Set task
Give back exactly the lines running from the line that holds "curve.interpolate(lead_points)" through the line that holds "bpy.data.objects.remove(obj)", ends included, and no other lines.

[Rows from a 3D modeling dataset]
# # # #

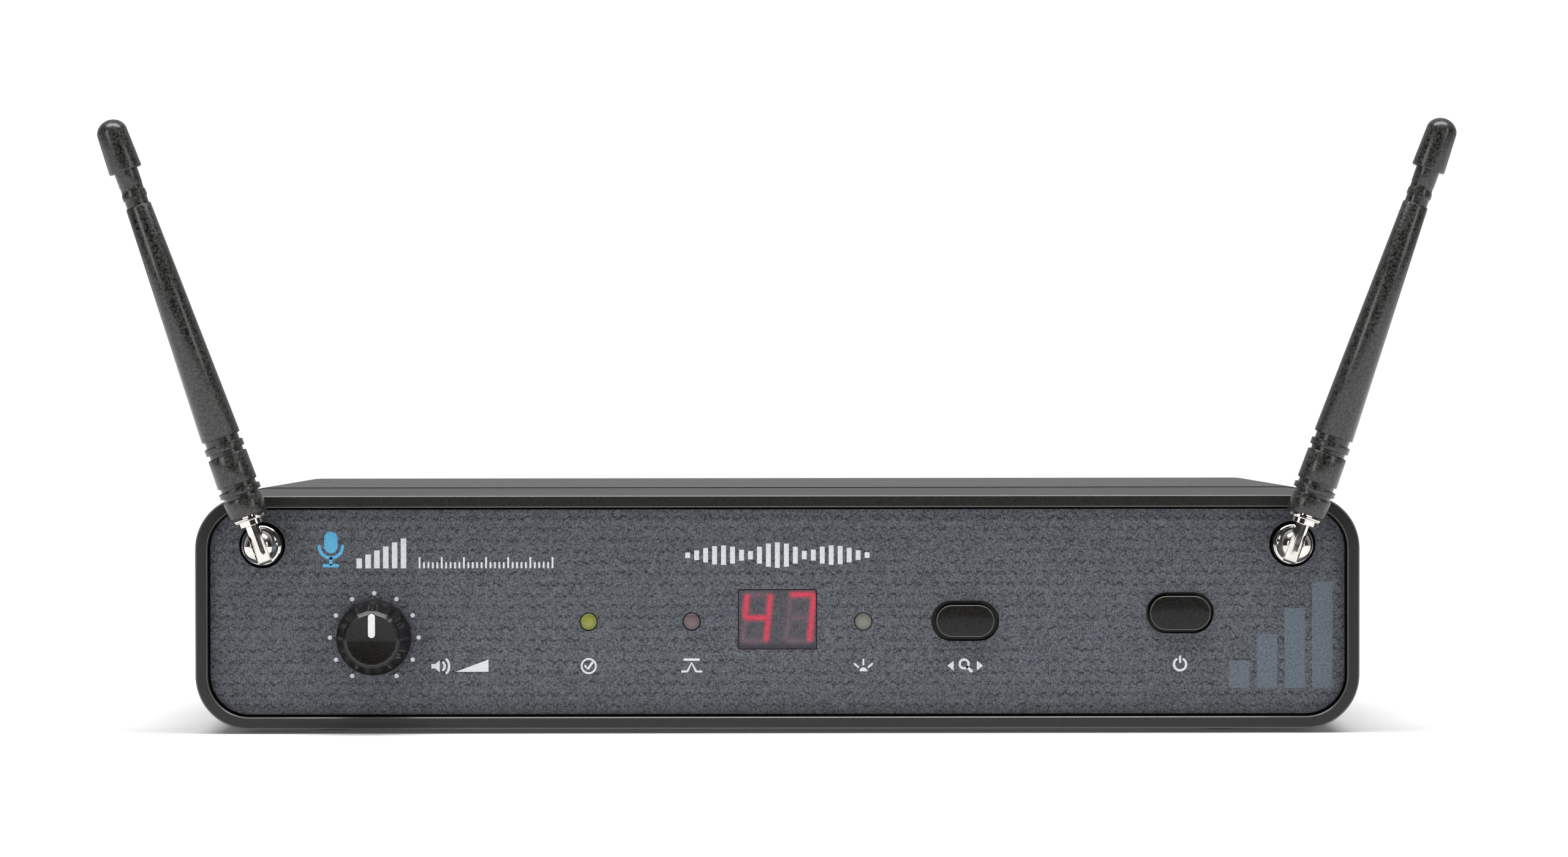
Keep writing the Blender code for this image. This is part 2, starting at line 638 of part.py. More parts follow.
def knob():
    """A fluted, tapered cap. Its rings follow a cosine, so that the flutes run up the side."""
    hub = empty("knob_axis", (KNOB_X, PANEL_Y, KNOB_Z))
    steps = 3 * KNOB_FLUTES
    foot = -KNOB_CLEARANCE
    face = -KNOB_REACH
    shoulder = KNOB_FACE_RADIUS + 0.0004
    bore = SHAFT_RADIUS + GAP
    bore_end = -(SHAFT_REACH + GAP)

    def fluted(radius, depth):
        points = []
        for step in range(steps):
            angle = 2 * math.pi * step / steps
            reach = radius - depth * (0.5 - 0.5 * math.cos(KNOB_FLUTES * angle))
            points.append((reach * math.cos(angle), reach * math.sin(angle)))
        return points

    sections = [
        (bore_end, fluted(bore, 0)), (foot, fluted(bore, 0)),
        (foot, fluted(KNOB_RADIUS, 0)), (foot - KNOB_SKIRT, fluted(KNOB_RADIUS, 0)),
        (foot - KNOB_SKIRT - 0.0005, fluted(KNOB_RADIUS - 0.0003, KNOB_FLUTE_DEPTH)),
        (face + 0.0006, fluted(shoulder, KNOB_FLUTE_DEPTH)),
        (face, fluted(KNOB_FACE_RADIUS - 0.0003, KNOB_FLUTE_DEPTH / 2)),
    ]
    body = loft("volume_knob", sections, "black", parent=hub)
    middle = KNOB_FACE_RADIUS - 0.0003 - POINTER_SIZE[1] / 2
    groove = [size + 2 * POINTER_GAP for size in POINTER_SIZE]
    pocket = solid_plate("pointer_pocket", obround(*groove[::-1]), POINTER_DEPTH * 2,
                         place=(0, face, middle), parent=hub)
    pocket.rotation_euler = (math.pi / 2, math.pi / 2, 0)
    cut(body, pocket)
    pointer = plate("knob_pointer", obround(*POINTER_SIZE[::-1]), POINTER_DEPTH,
                    "white", (0, face + POINTER_DEPTH / 2 - POINTER_GAP, middle), parent=hub)
    pointer.rotation_euler = (math.pi / 2, math.pi / 2, 0)
    length = SHAFT_REACH + FRONT_BOARD_BACK_Y + POT_DEPTH / 2 - PANEL_Y
    rod("pot_shaft", SHAFT_RADIUS, length, "nickel", (0, length / 2 - SHAFT_REACH, 0), FORWARD,
        hub)


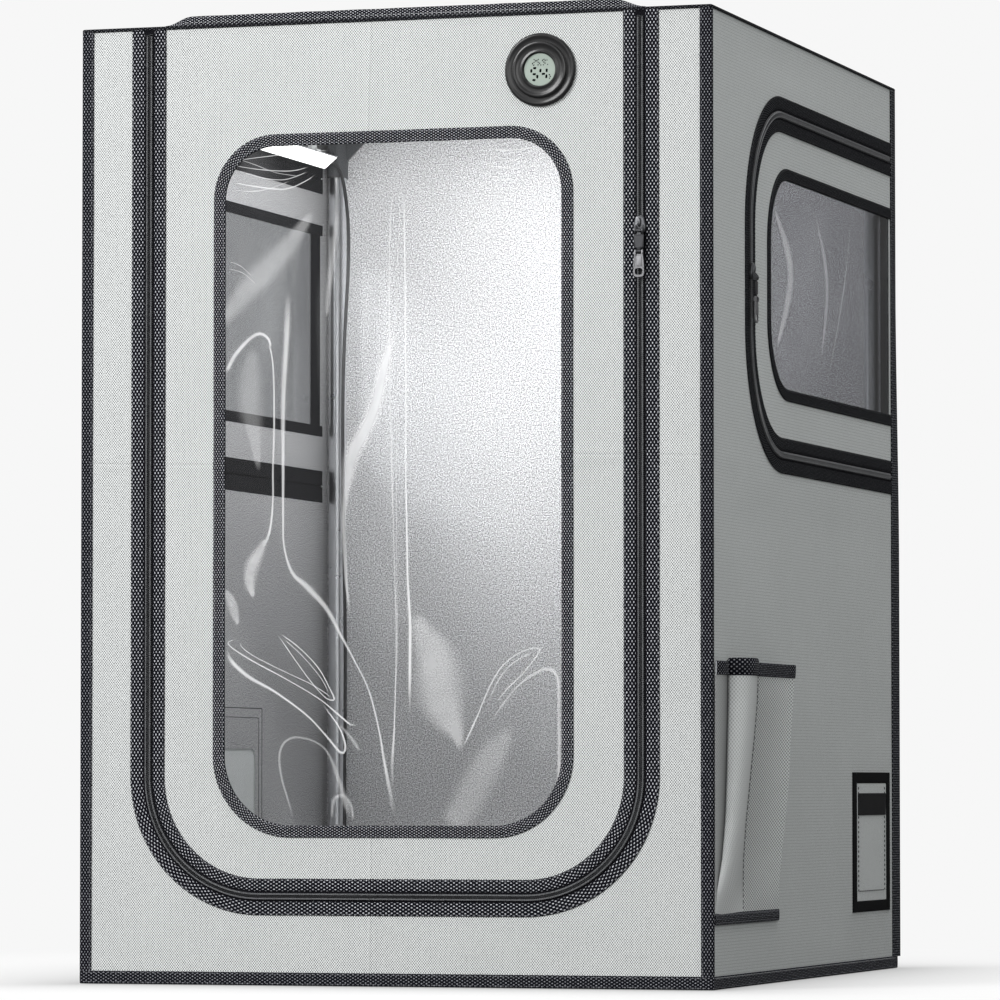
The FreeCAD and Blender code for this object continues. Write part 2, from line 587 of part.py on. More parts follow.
lead_points = [Vector(*p) for p in LEAD]
curve = Part.BSplineCurve()
curve.interpolate(lead_points)
section = Part.Wire([Part.makeCircle(
    LEAD_R, lead_points[0], curve.tangent(curve.FirstParameter)[0])])
lead = Part.Wire([curve.toShape()]).makePipeShell([section], True, True)
# Trim the lead flush with the outer face of the channel's rear end cap
lead = lead.cut(box(-265.0, LED_Y1 - 12.0, 735.0, -245.0, LED_Y1 + CAP_T, 757.0))
plug = box(-243.5, 212.0, 29.5, -232.5, 236.0, 36.5)
put("led_power_lead", lead.fuse(plug))
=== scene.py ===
"""A cloth enclosure on a tube frame: lined walls, a zipped front door and two zipped side
doors with clear windows, a round hygrometer, a pocket, two cable ports and a light.

It stands on z = 0, centred on x and y.  The front faces -y and the right wall is at +x.
Sizes are in mm and are scaled to metres when each mesh is built.
"""
import math

import bmesh
import bpy
import numpy as np
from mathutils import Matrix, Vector, noise
from mathutils.geometry import delaunay_2d_cdt


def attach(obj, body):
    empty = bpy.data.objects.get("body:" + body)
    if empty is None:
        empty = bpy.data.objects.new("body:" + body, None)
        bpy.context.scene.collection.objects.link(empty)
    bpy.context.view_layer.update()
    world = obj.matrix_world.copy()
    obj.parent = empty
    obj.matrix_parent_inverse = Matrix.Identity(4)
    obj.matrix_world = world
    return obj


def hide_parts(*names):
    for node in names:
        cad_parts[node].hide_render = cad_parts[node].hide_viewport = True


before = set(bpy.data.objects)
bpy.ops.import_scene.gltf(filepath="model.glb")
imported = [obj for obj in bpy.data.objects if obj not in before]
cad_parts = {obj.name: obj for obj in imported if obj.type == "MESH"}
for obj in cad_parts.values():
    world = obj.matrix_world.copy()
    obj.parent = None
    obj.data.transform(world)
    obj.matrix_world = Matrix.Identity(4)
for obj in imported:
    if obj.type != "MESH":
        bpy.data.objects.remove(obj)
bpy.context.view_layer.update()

MM = 0.001

# ---------------------------------------------------------------------------
# Driving sizes.  R is a corner radius
# ---------------------------------------------------------------------------
WIDTH, DEPTH, HEIGHT = 550.0, 620.0, 800.0
HALF_W, HALF_D = WIDTH / 2, DEPTH / 2
PANEL_X, PANEL_Y = HALF_W - 1.0, HALF_D - 1.0       # half sizes of the cut cloth
WALL_BOTTOM, WALL_TOP = 1.3, 797.8
# front zip: a U that opens upwards
ZIP_X, ZIP_BOTTOM, ZIP_R = 214.0, 73.5, 98.4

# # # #

Solution to this task
curve.interpolate(lead_points)
section = Part.Wire([Part.makeCircle(
    LEAD_R, lead_points[0], curve.tangent(curve.FirstParameter)[0])])
lead = Part.Wire([curve.toShape()]).makePipeShell([section], True, True)
# Trim the lead flush with the outer face of the channel's rear end cap
lead = lead.cut(box(-265.0, LED_Y1 - 12.0, 735.0, -245.0, LED_Y1 + CAP_T, 757.0))
plug = box(-243.5, 212.0, 29.5, -232.5, 236.0, 36.5)
put("led_power_lead", lead.fuse(plug))
=== scene.py ===
"""A cloth enclosure on a tube frame: lined walls, a zipped front door and two zipped side
doors with clear windows, a round hygrometer, a pocket, two cable ports and a light.

It stands on z = 0, centred on x and y.  The front faces -y and the right wall is at +x.
Sizes are in mm and are scaled to metres when each mesh is built.
"""
import math

import bmesh
import bpy
import numpy as np
from mathutils import Matrix, Vector, noise
from mathutils.geometry import delaunay_2d_cdt


def attach(obj, body):
    empty = bpy.data.objects.get("body:" + body)
    if empty is None:
        empty = bpy.data.objects.new("body:" + body, None)
        bpy.context.scene.collection.objects.link(empty)
    bpy.context.view_layer.update()
    world = obj.matrix_world.copy()
    obj.parent = empty
    obj.matrix_parent_inverse = Matrix.Identity(4)
    obj.matrix_world = world
    return obj


def hide_parts(*names):
    for node in names:
        cad_parts[node].hide_render = cad_parts[node].hide_viewport = True


before = set(bpy.data.objects)
bpy.ops.import_scene.gltf(filepath="model.glb")
imported = [obj for obj in bpy.data.objects if obj not in before]
cad_parts = {obj.name: obj for obj in imported if obj.type == "MESH"}
for obj in cad_parts.values():
    world = obj.matrix_world.copy()
    obj.parent = None
    obj.data.transform(world)
    obj.matrix_world = Matrix.Identity(4)
for obj in imported:
    if obj.type != "MESH":
        bpy.data.objects.remove(obj)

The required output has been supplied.